On our drive back to the research cabins provided by the Nature Conservancy, the sea bluffs are covered in coreopsis, bright-yellow bushes that gleam in the slices of sunlight. The road is lined with purple lupine and orange California poppy, so I tell Holguin and Fishburn what I recently learned in an herbalist class: Poppy flowers make great teas for calming nerves. Noticing their surprise, I ask if there was any tradition of poppy tea in Chumash culture. Both of them shrug.
This, Holguin tells me, is the struggle of regaining what was lost through colonization. “Sometimes it’s not that something was even intentionally kept from us; it’s just that no one bothered to let us know. So poppy tea . . . maybe that’s something we used to make, but who the hell knows?” He laughs. “Part of our work is about getting back to figuring that out.”

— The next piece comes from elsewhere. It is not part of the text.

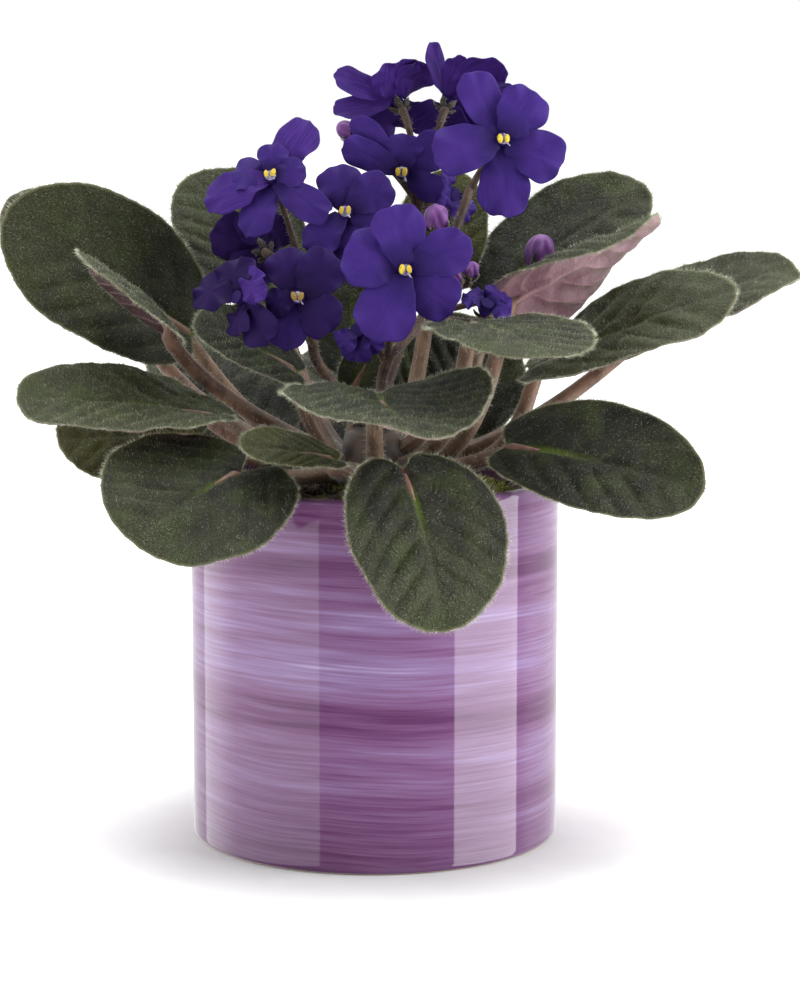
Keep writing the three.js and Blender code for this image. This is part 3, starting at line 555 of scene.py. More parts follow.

This article appeared in the Fall 2022 quarterly edition with the headline "Digging for Answers."
DOS AND DON'TS OF VISITING INDIGENOUS HERITAGE SITES
Leave artifacts alone
Moving or interfering with any artifacts you find on trails or at campsites can mean losing invaluable information about their history. Even the natural oils from your hands can damage rock paintings. Artifacts should be left alone wherever they are found.
Report any looting
If you see any hikers or visitors interfering with artifacts, you can report their activities confidentially using the tip line 1-833-ENDLOOT.
Consider paying a "land tax"
Whenever hiking or exploring a new area, learn about the Native communities who previously stewarded the land. Look up Indigenous-led land trusts and other environmental projects in the area where you're hiking (Indigenous communities control only about 2 percent of land in the United States). Or consider directly contributing money to an Indigenous community in the area. This has often been framed as a "land tax" that settlers pay for visiting Indigenous territories.